Por Charles Scholl
O Fórum Social Mundial Região Metropolitana 2010 propiciou várias oportunidades de debate sobre as possibilidades e idéias para a construção de um outro mundo possível. Neste entrevero cultural, o formato organizativo do FSM acaba favorecendo os militantes mais engajados e permite o aprofundamento das discussões temáticas, a atualização de referências teóricas e a oxigenação de novas idéias. Um exemplo de debate que veio à epiderme da consciência coletiva é o da retomada da reflexão reforma ou revolução. O jornalista Gabriel Caparo organizou uma entrevista com o intelectual cubano Roberto Regalado sobre o tema “reforma versus revolução”, e neste trabalho percebe-se que a atualidade da América Latina propicia um momento especial na história da esquerda no mundo.
Apesar de não pertencer a geração de militantes que foram às ganhas pela luta armada, o assunto permeia minha experiência política pelo que vivi na década de 90. Eu divido a experiência desta década em duas fases. A primeira metade na condição de militar, quando era 3º Sargento do Exército e a segunda na condição de militante, quando aprofundei meus estudos sobre os movimentos sociais. Uma das qualificações que adquiri como sargento foi de anti-guerrilha. Naquela década, o Exército compreendia o MST como a única possibilidade de guerrilha no Brasil. Nossos ensaios e treinamentos se davam com figurantes que representavam o MST. Na segunda metade da década iniciei militância no movimento estudantil e acabei participando e trabalhando junto ao MST. Dentro do movimento, em um encontro ocorrido em São Paulo, com representação de todo o Brasil, lideranças do MST discursavam em favor da luta armada diante dos tencionamentos provocados pelo Estado contra os movimentos em prol da reforma agrária no Brasil. Sou testemunha de que tais tencionamentos de fato existiam, inclusive integrei parte da força armada preparada para enfrentar uma situação assim. Foi a primeira vez que me deparei com o debate reforma versus revolução, com real possibilidade de uta armada no Brasil.
As lideranças populares do movimento de base do MST queriam a luta armada. O contraponto foi feito por Leonardo Boff e pelo Frei Beto, representantes de um segmento da Igreja denominado Teologia da Libertação, que defendiam a possibilidade das mudanças sociais pelas vias democráticas. O momento trazia com toda sua clareza o debate, ainda que no campo das idéias, da reforma ou revolução.
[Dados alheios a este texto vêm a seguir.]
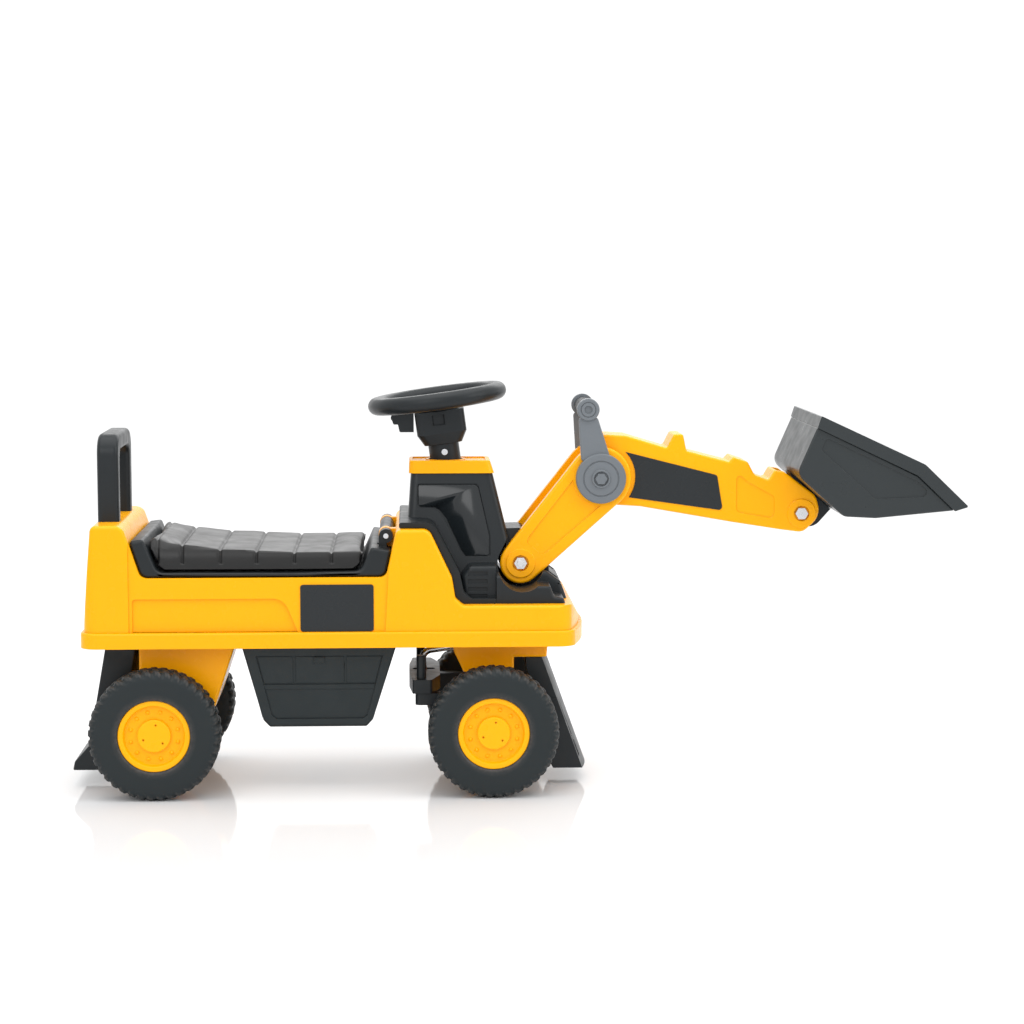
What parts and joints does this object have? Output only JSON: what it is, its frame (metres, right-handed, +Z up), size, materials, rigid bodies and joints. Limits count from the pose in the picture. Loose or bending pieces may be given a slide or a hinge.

A luta armada não aconteceu naquele momento porque foi construído um consenso em torno da idéia de continuidade das lutas, institucionalização das mudanças e pelo não derramamento de sangue, ou seja, optou-se em buscar as mudanças pelas vias democráticas e pelo reforço das instituições brasileiras.
No trabalho América latina Hoje: reforma ou revolução, Regalado sustenta que existem três tipos distintos de reformismo. O reformismo reacionário, que mantém no fundamental as políticas econômicas e sociais dos governos de direita; o pós-neoliberal que quer encontrar uma saída do neoliberalismo dentro do próprio sistema capitalista; e um reformismo com intenção e direção estratégica anticapitalista. Com isso, o intelectual cubano diz que a luta é a mesma, porém há uma mudança na terminologia das palavras. Tais mudanças são importantes e decorrentes do conhecimento necessário para travar a luta pela revolução nas condições atuais.
Regalado pavimenta e reforça os argumentos utilizados por Boff e Beto no debate com os maoistas do MST, de que existem, atualmente, reformas que conduzem à revolução. A tradição da esquerda concebe que o objetivo estratégico de fazer a revolução só poderia ser alcançado mediante a tática da luta armada. Essa realidade está se afirmando no mundo todo, em entrevista recente, divulgada por Rebelión, Santiago Alba afirma que as únicas duas regiões do mundo onde se manifesta hoje o atiimperialismo são a América Latina e o Oriente médio. Neste trabalho Alba pondera que no caso do Oriente Médio predomina uma idéia antiimperialista de direita e a América Latina vive um momento histórico em favor da esquerda. Creio que a experiência que vivemos no Brasil é singular no Planeta e que o futuro do PT influenciará muito o futuro da esquerda no mundo. Ou seja, nossa atividade militante pode influenciar ou até mesmo definir em favor do caminho a ser trilhado para a construção de um outro mundo possível.